18/11/20224 minute read
Yale and Harvard Law Pull Out of Rankings

Citing an inherent flaw in methodologies, Yale and Harvard Law Schools have they will no longer participate in the U.S. News and World Report's annual rankings issue.


After decades of topping the charts, Yale and Harvard Law Schools have announced they will no longer participate in the U.S. News & World Report university rankings. Yale Law School Dean Heather Gerken made the announcement to withdraw the institution from the “flawed commercial rankings” first and was shortly followed by a similar statement from Harvard Law School Dean John Manning.

Yale has captured the No. 1 spot every year since U.S. News began ranking law schools in 1990, Reuters reported. However, now Harvard and Yale are bowing out as the magazine uses methodology that they said devalued the efforts of schools like their own to recruit poor and working-class students, provide financial aid based on need and encourage students to go into low-paid public service law after graduation.

“The magazine continues to take data — much of it supplied by the law schools solely to U.S. News — and applies a misguided formula that discourages law schools from doing what is best for legal education,” Dean Gerken added in her statement.
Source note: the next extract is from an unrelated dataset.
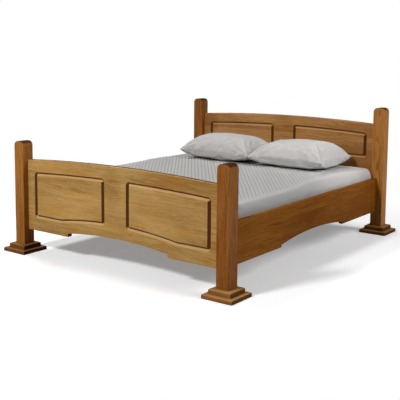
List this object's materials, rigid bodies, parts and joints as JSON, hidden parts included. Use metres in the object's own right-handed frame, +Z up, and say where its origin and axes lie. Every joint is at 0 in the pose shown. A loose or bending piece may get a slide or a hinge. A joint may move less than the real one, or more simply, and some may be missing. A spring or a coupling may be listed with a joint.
{
  "type": "panel bed",
  "caption": "Oak panel bed with round-shouldered posts on stepped plinths, arched boards with routed raised fields, shaped side rails, slatted base, mattress and pillows.",
  "frame": {"origin": "on the floor, under the middle of the bed", "axes": "+X across the bed, to the right seen from the foot; +Y from foot to head; +Z up"},
  "size_m": [1.892, 2.26, 0.954],
  "materials": {
    "oak": "satin varnish over stained oak",
    "base_pine": "planed, unfinished",
    "dowel_beech": "plain",
    "glide_plastic": "matt",
    "fitting_steel": "zinc plated",
    "screw_steel": "zinc plated",
    "mattress_cover": "quilted matt cover",
    "pillow_cotton": "soft cotton"
  },
  "bodies": {
    "bed_frame": {"centre_beam": "base_pine", "centre_leg": "base_pine", "centre_leg_dowel": "dowel_beech", "centre_leg_glide": "glide_plastic", "cleat_screws": "screw_steel", "foot_beam_hanger": "fitting_steel", "foot_left_hook_plate": "fitting_steel", "foot_left_plinth_lower": "oak", "foot_left_plinth_upper": "oak", "foot_left_post": "oak", "foot_left_receiver_plate": "fitting_steel", "foot_right_hook_plate": "fitting_steel", "foot_right_plinth_lower": "oak", "foot_right_plinth_upper": "oak", "foot_right_post": "oak", "foot_right_receiver_plate": "fitting_steel", "footboard": "oak", "hanger_screws": "screw_steel", "head_beam_hanger": "fitting_steel", "head_left_hook_plate": "fitting_steel", "head_left_plinth_lower": "oak", "head_left_plinth_upper": "oak", "head_left_post": "oak", "head_left_receiver_plate": "fitting_steel", "head_right_hook_plate": "fitting_steel", "head_right_plinth_lower": "oak", "head_right_plinth_upper": "oak", "head_right_post": "oak", "head_right_receiver_plate": "fitting_steel", "headboard": "oak", "hook_plate_screws": "screw_steel", "left_cleat": "base_pine", "left_rail": "oak", "plinth_screws": "screw_steel", "receiver_screws": "screw_steel", "right_cleat": "base_pine", "right_rail": "oak", "slat_01": "base_pine", "slat_02": "base_pine", "slat_03": "base_pine", "slat_04": "base_pine", "slat_05": "base_pine", "slat_06": "base_pine", "slat_07": "base_pine", "slat_08": "base_pine", "slat_09": "base_pine", "slat_10": "base_pine", "slat_11": "base_pine", "slat_12": "base_pine", "slat_13": "base_pine", "slat_14": "base_pine", "slat_screws": "screw_steel"},
    "mattress": {"mattress": "mattress_cover"},
    "left_pillow": {"left_pillow": "pillow_cotton"},
    "right_pillow": {"right_pillow": "pillow_cotton"}
  },
  "joints": [
    {"name": "mattress_lift", "type": "slide", "parent": "bed_frame", "child": "mattress", "axis": [0, 0, 1], "range_m": [0, 0.7]},
    {"name": "left_pillow_lift", "type": "slide", "parent": "mattress", "child": "left_pillow", "axis": [0, 0, 1], "range_m": [0, 0.4]},
    {"name": "right_pillow_lift", "type": "slide", "parent": "mattress", "child": "right_pillow", "axis": [0, 0, 1], "range_m": [0, 0.4]}
  ]
}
John Manning echoed those sentiments in his statement, saying the way U.S. News chooses to do its rankings “undermines the efforts of many law schools to support public interest careers for their graduates.” Both schools also added that they have approached U.S. News several times to change its methodology, the New York Times reported.
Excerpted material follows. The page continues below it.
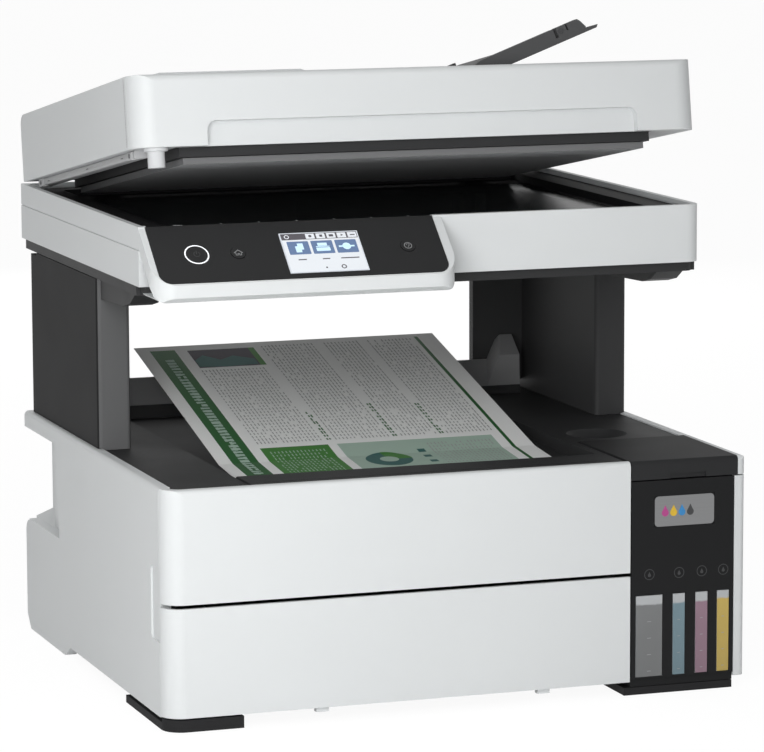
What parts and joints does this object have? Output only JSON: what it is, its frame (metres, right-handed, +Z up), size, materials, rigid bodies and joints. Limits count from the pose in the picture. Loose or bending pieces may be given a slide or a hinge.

So far U.S. News has not stated whether it will continue to rank Yale and Harvard. “We agree that test scores don’t tell the full story of an applicant, and law schools make their own decisions on the applicant pool based on the mission of the school,” U.S. News responded to the statements, according to the NY Times.

College rankings have always been a topic of criticism by many experts, saying they put too much emphasis on standardized test scores and do not take into account a lot of other factors. The methodology has also come under fire, with Columbia University dropping from No. 2 to No. 18 after it was revealed that some of the data, including undergraduate class size and the percentage of faculty with the highest degree in their field, had been inaccurate.

Both Manning and Gerken have said that the U.S. News rankings do not take into account the debt metric correctly and incentivizes schools to take more students who do not need financial aid and harms others. They further added that by weighing test scores and college grades, the rankings create incentives for law schools to provide financial aid based on these scores rather than actual need. And third, they both state that the U.S. News methodology undermines the efforts of many law schools to support public interest careers for their graduates.

The move by Harvard and Yale might not be a big step. After all, only the law schools have pulled out of the rankings. However, this might drive other institutions to take a stronger stand against the methodology employed by these rankings. Also, U.S. News is not the only magazine to rank schools and a lot of the information used for these studies is publicly available. It remains to be seen whether the importance attached to these rankings will reduce over time.